Da mesma forma que falamos tanto em democracia neste país; sinto que as vezes ela é esquecida pela próprias palavras de ordem que tanto se propaga.
Parabéns e prazer em conhecer.
janicce.
Me sinto como a Janice, me assumo como negra, me vejo como negra, mais não sou aceita pelos meus porque aliso o cabelo. O meu motivo de alisar independe de não me aceitar, e sim de querer mudar um pouco, é um direito meu, pintar,cortar,alisar. Acho que a questão maior é qual o real motivo de se ter o cabelo afro ou liso. Se deixo meu cabelo cacheado por ser moda, ou por imposição de algum grupo dá no mesmo de mantê-lo liso.Pra mim não importa como o meu cabelo esteja,serei negra de qualquer jeito e esse é o meu orgulho, não será o meu cabelo que provará aquilo que sou.
Ana Carolina excelente texto, o que precisa estar em alta é o autoamor, definindo nossa autoestima e só, o resto é opressão. Compartilhado.

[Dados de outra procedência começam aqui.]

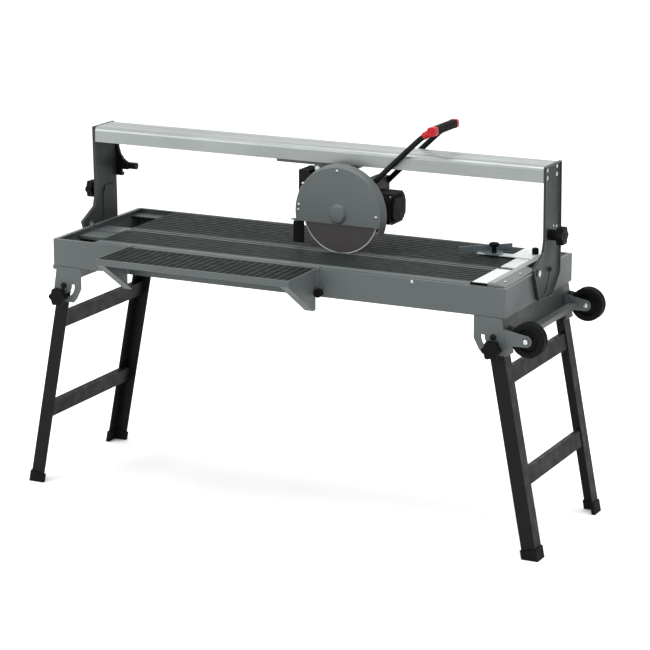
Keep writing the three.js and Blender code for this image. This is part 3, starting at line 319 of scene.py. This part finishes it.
def brushed(colour, along, lines=900, rough=(0.26, 0.42)):
    """Drawn metal with fine lines along one axis and a soft change of tone."""
    stretch = [1, 1, 1]
    stretch["xyz".index(along)] = 0.02

    def build(surface):
        line = noise(surface, lines, 3, stretch)
        tone = ramp(surface, noise(surface, 4, 3), 0, 1)
        toned = blend_colours(surface, tone, [c * 0.92 for c in colour], [min(1, c * 1.06) for c in colour])
        fine = ramp(surface, line, 0, 0.3)
        coat(surface, blend_colours(surface, fine, toned, [c * 0.7 for c in colour]),
             ramp(surface, line, *rough))
        bump(surface, line, 0.06, 0.0003)
    return build


def graduated(surface):
    """Drawn metal with a dark line cut across it every 5 mm."""
    brushed(shade(88, 92, 92), "y")(surface)
    plain = surface.shader.inputs["Base Color"].links[0].from_socket
    half_pitch = 0.0025
    pitch = worked(surface, "PINGPONG", along_axis(surface, "Y"), half_pitch)
    line = ramp(surface, pitch, 1, 0, 0.0002, 0.0006)
    dark = blend_colours(surface, line, plain, shade(30, 33, 33))
    surface.links.new(dark, surface.shader.inputs["Base Color"])


aluminium = finish("aluminium", brushed(shade(196, 200, 200), "y"), Metallic=0.3)
ruled = finish("aluminium_ruled", graduated, Metallic=0.2)
bar_metal = finish("aluminium_bar", brushed(shade(120, 125, 124), "y"), Metallic=0.4)
ruler_low, ruler_high = corners("fence_ruler")
bar_from = ruler_low.x + 0.052
bar_to = bar_from + 0.024
strip_top = ruler_low.z + 0.002
kept_shape("ruler_bars", "fence_ruler", "bed", (aluminium, ruled, bar_metal), edge=0.0005,
           faces=lambda c: 0 if c.x < bar_from or c.z < strip_top else 1 if c.x > bar_to else 2)

# ---- Screws and bolts ------------------------------------------------------------------
# Zinc-plated button heads, each with a round socket sunk into its crown. Two hold the ruler,
# and the others stand on the bed's front and rear walls.


def zinc(surface):
    """Bright plating with a little mottling."""
    tone = noise(surface, 180, 4)
    coat(surface, blend_colours(surface, tone, shade(150, 153, 154), shade(205, 207, 208)),
         ramp(surface, tone, 0.24, 0.42))
    bump(surface, noise(surface, 700, 2), 0.08, 0.0002)


zinc_plate = finish("zinc_plate", zinc, Metallic=0.95)


def turned_mesh(mesh, profile, count, matrix, close=True):
    """Adds a surface of revolution: profile is (radius, height) pairs about the matrix's Z."""
    turns = [2 * math.pi * i / count for i in range(count)]
    rings = [[mesh.verts.new(matrix @ Vector((radius * math.cos(a), radius * math.sin(a), height)))
              for a in (turns if radius > 0 else turns[:1])] for radius, height in profile]
    for low, high in zip(rings, rings[1:] + rings[:1] if close else rings[1:]):
        for i in range(count):
            j = (i + 1) % count
            around = [low[i % len(low)], low[j % len(low)], high[j % len(high)], high[i % len(high)]]
            mesh.faces.new(list(dict.fromkeys(around)))


def piece_from(name, mesh, material, body):
    """Turns a finished bmesh into a piece of the saw that rides on a body."""
    smooth_angle = math.radians(35)
    bmesh.ops.recalc_face_normals(mesh, faces=mesh.faces)
    data = bpy.data.meshes.new(name)
    mesh.to_mesh(data)
    mesh.free()
    data.materials.append(material)
    data.shade_smooth()
    data.set_sharp_from_angle(angle=smooth_angle)
    piece = bpy.data.objects.new(name, data)
    bpy.context.scene.collection.objects.link(piece)
    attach(piece, body)
    return piece


def facing(place, outward):
    """A matrix at a place whose Z points outwards."""
    return Matrix.Translation(place) @ Vector(outward).to_track_quat("Z", "Y").to_matrix().to_4x4()


def button_head(mesh, place, outward, radius, height):
    """A domed head with a round socket, standing on a face."""
    matrix = facing(place, outward)
    crown = [(radius * math.cos(a), height * (0.25 + 0.75 * math.sin(a)))
             for a in (math.radians(step) for step in (0, 22, 44, 62))]
    socket = radius * 0.42
    hollow = [(socket, height), (socket * 0.94, height * 0.45), (0, height * 0.4)]
    turned_mesh(mesh, [(0, 0), (radius, 0), *crown, *hollow], 24, matrix, close=False)


def screws(name, places, outward, radius, height, body):
    """A row of button heads as one piece."""
    mesh = bmesh.new()
    for place in places:
        button_head(mesh, place, outward, radius, height)
    piece_from(name, mesh, zinc_plate, body)


ruler_seat = ruler_low.z + 0.0068
screws("ruler_screws", [Vector((ruler_high.x - 0.014, bed_mid.y + y, ruler_seat)) for y in (-0.2, -0.087)],
       (0, 0, 1), 0.0045, 0.0022, "bed")
screws("bed_front_screw", [from_bed(459, -260, 787)], (0, -1, 0), 0.005, 0.0028, "bed")
screws("bed_rear_screws", [from_bed(x, 260, 787) for x in (459, -640)], (0, 1, 0), 0.005, 0.0028, "bed")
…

Quem decretou que todas as mulheres devem ter os cabelos lisos e escovados?
O preconceito? A moda? A indústria de cosméticos? Quem?
Eu, minhas amigas, decretei a minha liberdade, para deixá-los em seu formato natural.
Foram 25 anos de dependência química: a cada três meses, um relaxamento para “domar” as raízes. E nisso foram muitos anos de amônia e outros produtos que não se sabe, ou não se publica, quais seus efeitos em nosso organismo. Foram muitas experiências inusitadas também.
Há quatro anos dei um basta a esse processo e decidi não mais me submeter a essa ditadura. E estou muito satisfeita com os meus cachos.
Isso pode até parecer algo sem a mínima importância. Porém, em um país em que um percentual enorme de mulheres submete-se a processos de alisamentos químicos precisamos nos questionar sobre esse tema.
Tem ainda o aspecto mais importante dessa questão: a negação da nossa identidade. Porque negar ou manipular a nossa essência natural? Aquilo que herdamos da nossa ascendência africana?
Sou fã incondicional do blog. Parabéns as meninas que mantém atualizadíssimo essa ferramenta política de formação e educação nas relações étnico racial. Parabéns Ana pelo texto.